**YOUR OBJECTIVE**
Repeat the material below exactly, line for line.

DATA LINES start

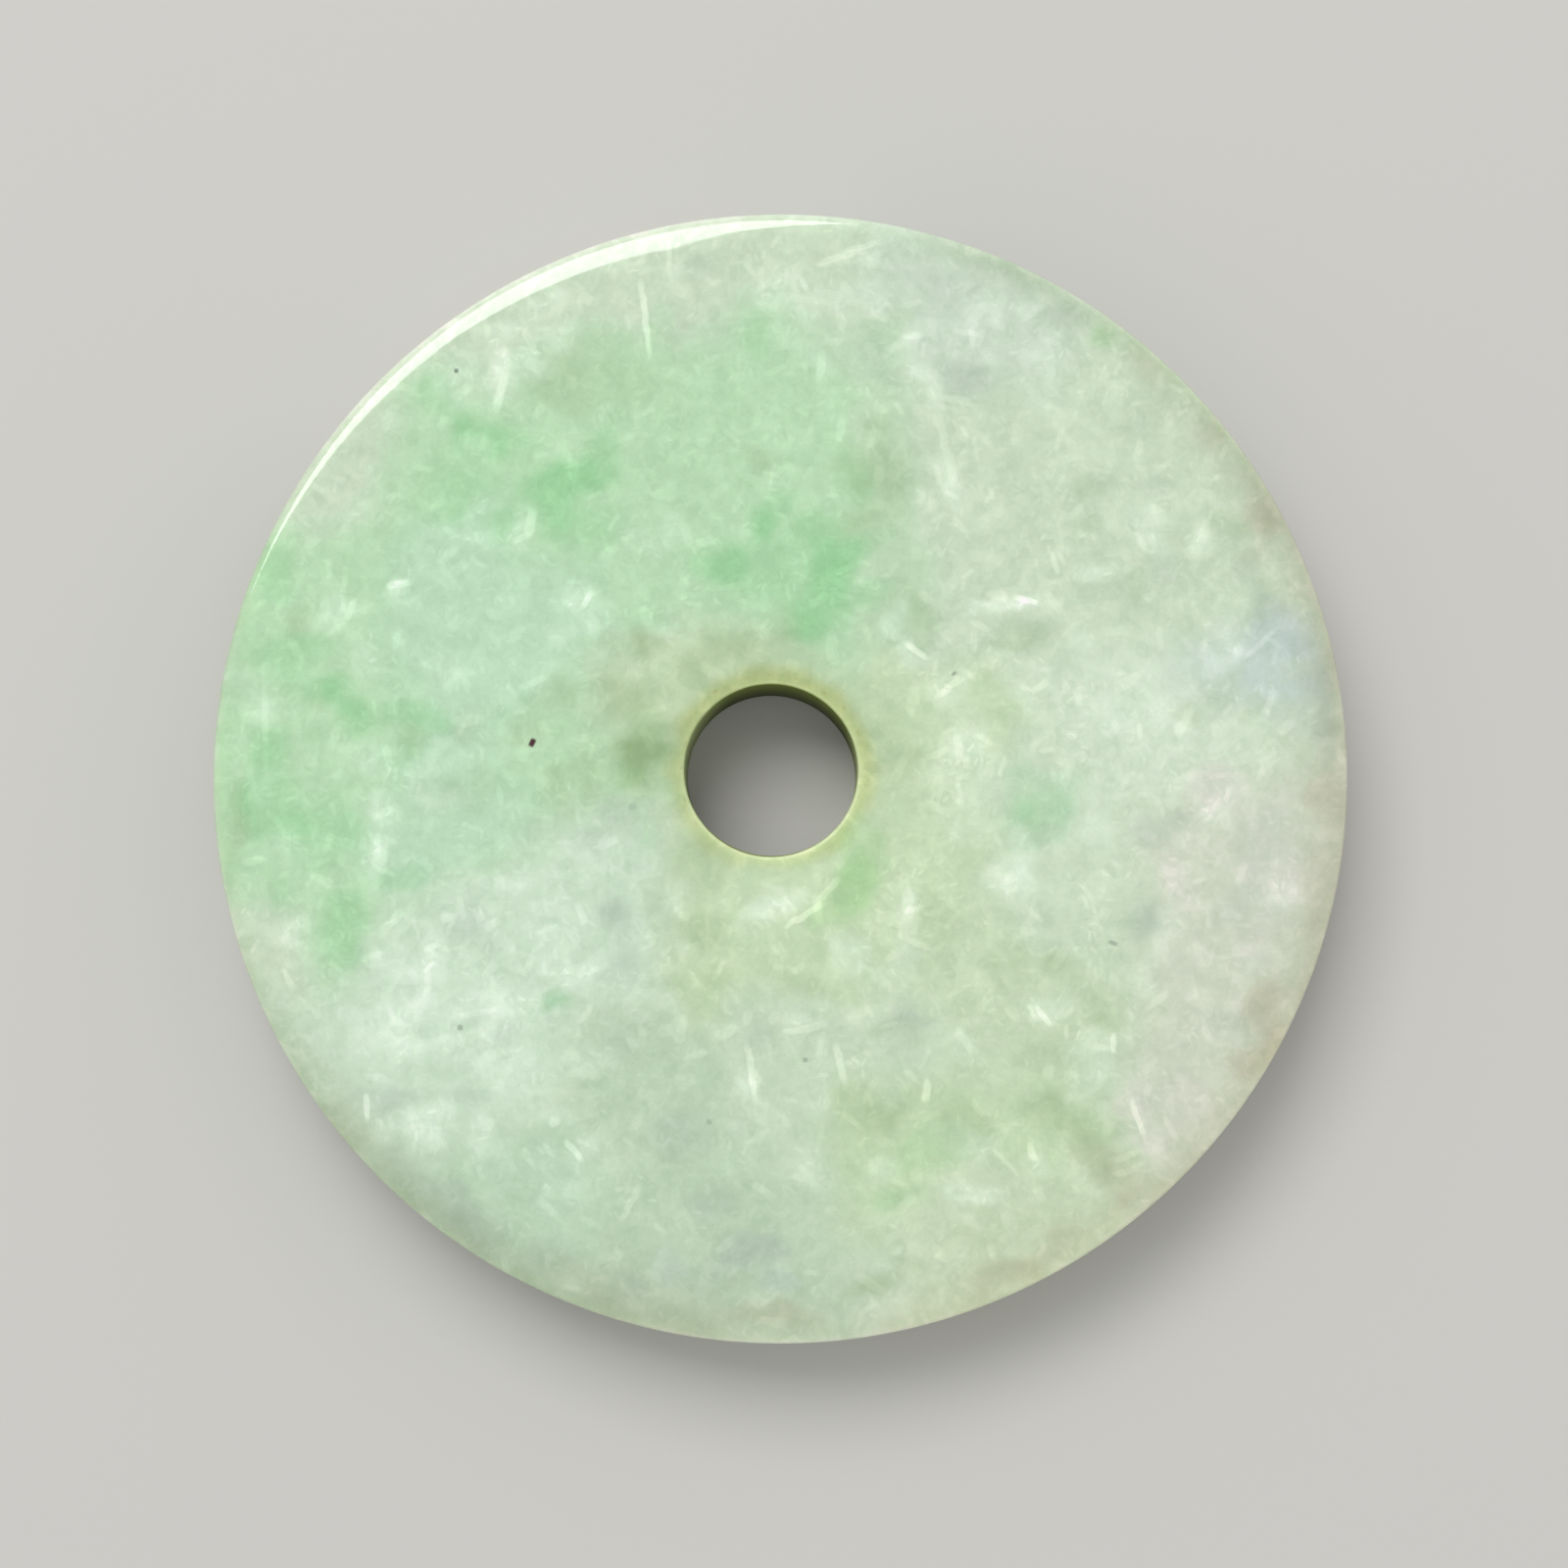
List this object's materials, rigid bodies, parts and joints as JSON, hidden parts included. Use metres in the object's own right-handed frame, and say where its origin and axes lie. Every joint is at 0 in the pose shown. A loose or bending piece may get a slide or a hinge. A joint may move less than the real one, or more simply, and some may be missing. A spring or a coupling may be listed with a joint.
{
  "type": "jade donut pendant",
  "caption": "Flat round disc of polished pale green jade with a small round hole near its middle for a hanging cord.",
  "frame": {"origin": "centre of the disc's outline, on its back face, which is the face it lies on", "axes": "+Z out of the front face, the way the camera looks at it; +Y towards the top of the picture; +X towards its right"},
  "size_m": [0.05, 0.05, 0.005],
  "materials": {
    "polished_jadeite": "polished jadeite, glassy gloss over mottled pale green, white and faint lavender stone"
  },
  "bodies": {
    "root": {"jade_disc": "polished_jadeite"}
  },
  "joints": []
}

DATA LINES end

**OUTPUT OF THE TASK**
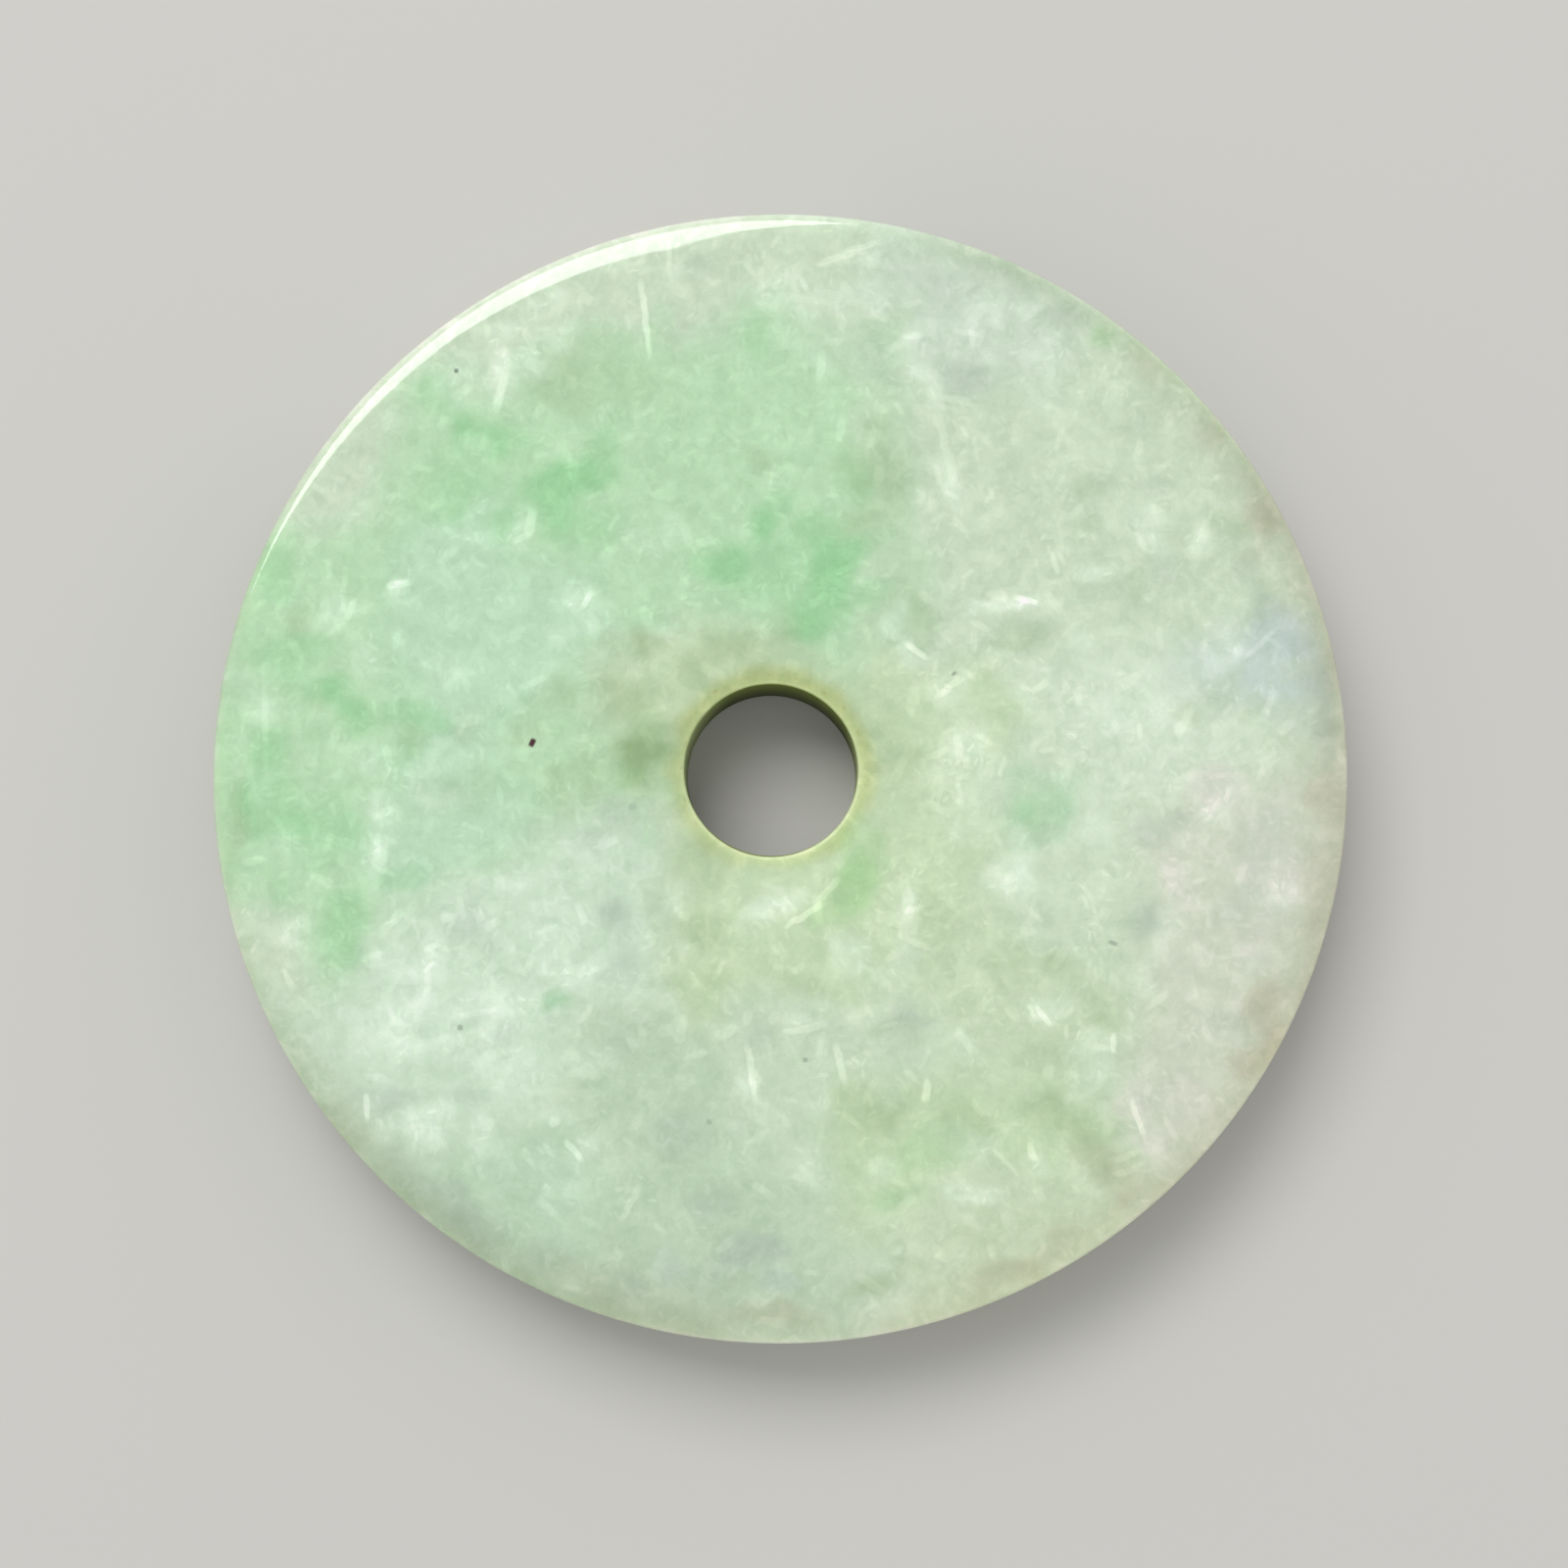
List this object's materials, rigid bodies, parts and joints as JSON, hidden parts included. Use metres in the object's own right-handed frame, and say where its origin and axes lie. Every joint is at 0 in the pose shown. A loose or bending piece may get a slide or a hinge. A joint may move less than the real one, or more simply, and some may be missing. A spring or a coupling may be listed with a joint.
{
  "type": "jade donut pendant",
  "caption": "Flat round disc of polished pale green jade with a small round hole near its middle for a hanging cord.",
  "frame": {"origin": "centre of the disc's outline, on its back face, which is the face it lies on", "axes": "+Z out of the front face, the way the camera looks at it; +Y towards the top of the picture; +X towards its right"},
  "size_m": [0.05, 0.05, 0.005],
  "materials": {
    "polished_jadeite": "polished jadeite, glassy gloss over mottled pale green, white and faint lavender stone"
  },
  "bodies": {
    "root": {"jade_disc": "polished_jadeite"}
  },
  "joints": []
}